Editor's note: This is a series of columns by John Malcolm on his "50 years at Fredonia." Retired, he is a professor emeritus at Fredonia State.
By JOHN MALCOLM
There was an intercommunication system between the halls and the engineering shops but by the time a technician had been called lots of class time had been lost. Needless to say the best laid plans of engineers - or technicians were discarded.
As the third director of the McEwen building, starting in 1977, and with a greatly diminished staff, I tried to solve some of the problems. Just as an example the building opened with five janitorial positions; by 1977 there were two with some part-time student help. The equipment had not aged well. One of my memos to Dr. Richard Jarvis, academic vice president who was teaching a class in McEwen, read something like this:
"On entering the room you may find that the lights will not go on. You will have to go to the projection booth; climb down into the pit to the rear of the screens where you will find a 2X4 painted yellow. Open the door on the metal box and move the relays with the 2X4. Returning to the classroom I hope you have not scheduled more than 70 students since 50 of the seats either are broken or without tablet arms. If you plan on using the television sets be aware that at times you will have to strike the sets on the front to restore picture or on the side for sound."
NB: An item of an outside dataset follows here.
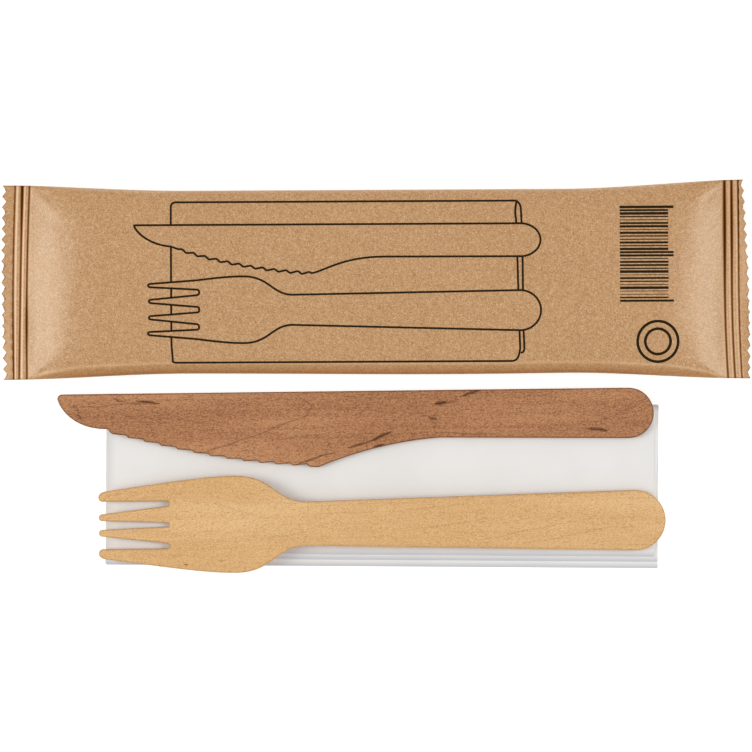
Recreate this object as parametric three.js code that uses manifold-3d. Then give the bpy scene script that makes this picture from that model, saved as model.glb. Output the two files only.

There were shortly some major improvements made to these rooms. It was obvious, however, that some alternative plan was necessary.
To understand the problems of McEwen, and other campus media centers one has to go to the beginning and the source in Albany.
Gov. Nelson Rockefeller had great dreams for the university. One of his moves was to hire Samuel B. Gould as chancellor. Chancellor Gould had previously served as President of Antioch College in Ohio and most recently as program director for WNDT (now WNET) in New York City. He did not have an earned doctorate but this did not, (and probably helped) hurt his vision for a technically advanced institution.
Note that Antioch was way ahead of the pack in delivering instruction to non-standard students in remote locations. In later years I attended one of his lectures and I was very impressed by his ideas.
Unfortunately many of his ideas were lost to expediency. Dr. Gould did have a spectacular inaugural at Lincoln Center televised in color. (One time Dr. Gould apparently slipped in a hotel bathroom and injured himself. The story that came out of this was that if he had stayed at a hotel on the per-diem allowance he wouldn't have fallen since they didn't have marble floors.)
John Malcolm is a Fredonia resident.